Ensō String Quartet (Maureen Nelson and John Marcus, violins; Melissa Reardon, viola; Richard Belcher, cello), photo by David Mehr
Nelson had originally chosen to play the darker "Ward" violin but switched instruments with second violinist John Marcus, in the interest of the ensemble's sound. That says something about the Ensō Quartet's approach, and what stood out about their playing was that their sense of the entire composition trumped any individual player's virtuosity. Not only did we hear far more of the inner lines, especially second violin and viola, in this performance than in many others -- we wanted to hear those lines. The group's finest playing of the evening came on the modern work, Alberto Ginastera's second string quartet, op. 26, commissioned by the Library of Congress (through the Elizabeth Sprague Coolidge Foundation) and premiered in 1958 by the Juilliard Quartet. It should be no surprise that the Ensō Quartet played the Ginastera well, as the group won second prize at the triennial Banff Competition, and a special honor for best performance of a new work, albeit without two members in their present makeup. (This was in 2004, as it turns out, the same year that the Jupiter Quartet won first prize.)

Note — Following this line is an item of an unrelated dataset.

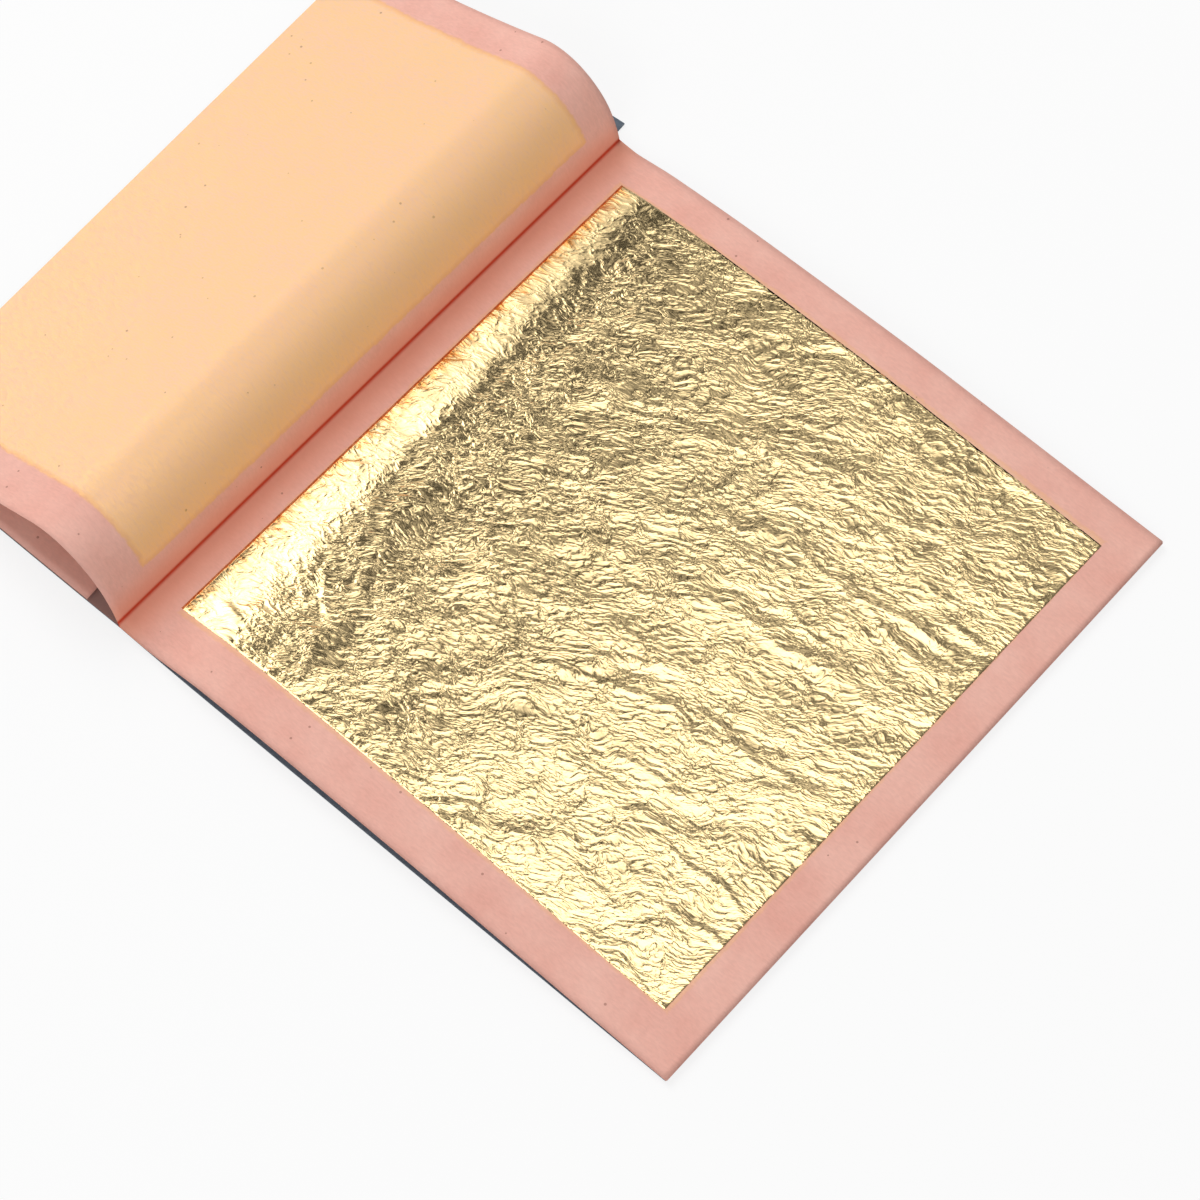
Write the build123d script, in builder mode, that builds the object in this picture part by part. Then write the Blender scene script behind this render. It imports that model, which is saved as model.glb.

Andrew Lindemann Malone, Enso String Quartet (Washington Post, December 20)
-- "After a somewhat tentative first movement, the Enso pushed the tempo in the Mozart quartet's slow movement too much, making its repeated phrases sound perfunctory." [Well, we heard the same concert! -- Ed.]
The next concert in the free series at the Library of Congress (January 24, 8 pm) features Yuri Bashmet and the Moscow Soloists with pipa player Wu Man, in a program of modern music by Tan Dun, Takemitsu, and Hayashi.